The Limeliters -- Rumania, Rumania
 
A nostalgic Yiddish song about 'The Old Country,' here performed by the Limeliters in Yiddish and with English translation and wry commentary by Lou Gottlieb. Rumania, Rumania was written by Aaron Lebedeff, who immigrated to the United States in 1920. 
 

West Side Story -- America
 
The musical West Side Story is a Romeo and Juliet crossing rival Italian and Puerto Rican gangs in New York City. In the song America, George Chakiris and Rita Moreno debate whether life is better in the adopted country or the native land.
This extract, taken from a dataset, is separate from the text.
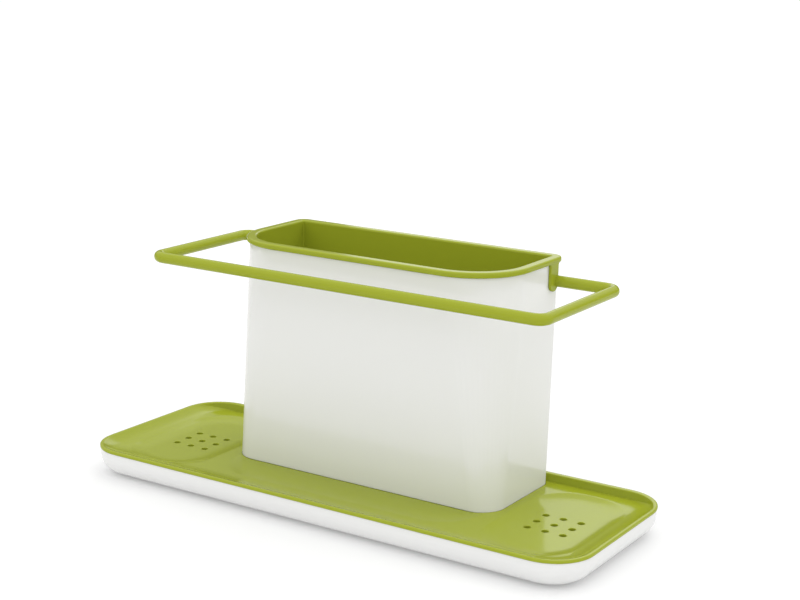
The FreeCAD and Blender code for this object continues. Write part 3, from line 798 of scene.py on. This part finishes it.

The music is by Leonard Bernstein, lyrics by Stephen Sondheim. 
 

Black Eyed Peas -- Where Is the Love?
 
Lead rapper will.i.am (William Adams) introduces this 2011 performance in New York's Central Park with an impassioned explanation of the debt the Black Eyed Peas owes to immigrants and their supporters: fellow BEP Allan Pineda (apl.de.ap) immigrated "from a third world country."  Where Is the Love was written by Ralph MacDonald and William Salter, and originally performed by Roberta Flack and Donny Hathaway.
 

Paul Robeson -- Ballad for Americans
 
Written by John La Touche, with music by Earl Robinson as part of a WPA theatre project in 1939, Ballad for Americans was first performed by Paul Robeson. The song emphatically asserts the democratic character of Amerian nationality from class, ethnic and racial, and religious angles, declaring that to be American is to be "Irish, Negro, Jewish, Italian, French and English, Spanish, Russian, Chinese, Polish, Scotch, Hungarian, Litwak, Swedish, Finnish, Canadian, Greek and Turk and Czech ... and lots more." 
 

Johnny Cash -- Deportee
 
Lyrics by folk trailblazer Woody Guthrie, and set to music by Martin Hoffman, in honor of 28 Mexican nationals who died in a plane crash while being flown back to Mexico. They were buried in an unmarked grave, their names unknown until 65 years later, when a remarkable piece of detective work brought them to light. This performance is by The Highwaymen -- Johnny Cash, Waylon Jennings, Willie Nelson, and Kris Kristofferson.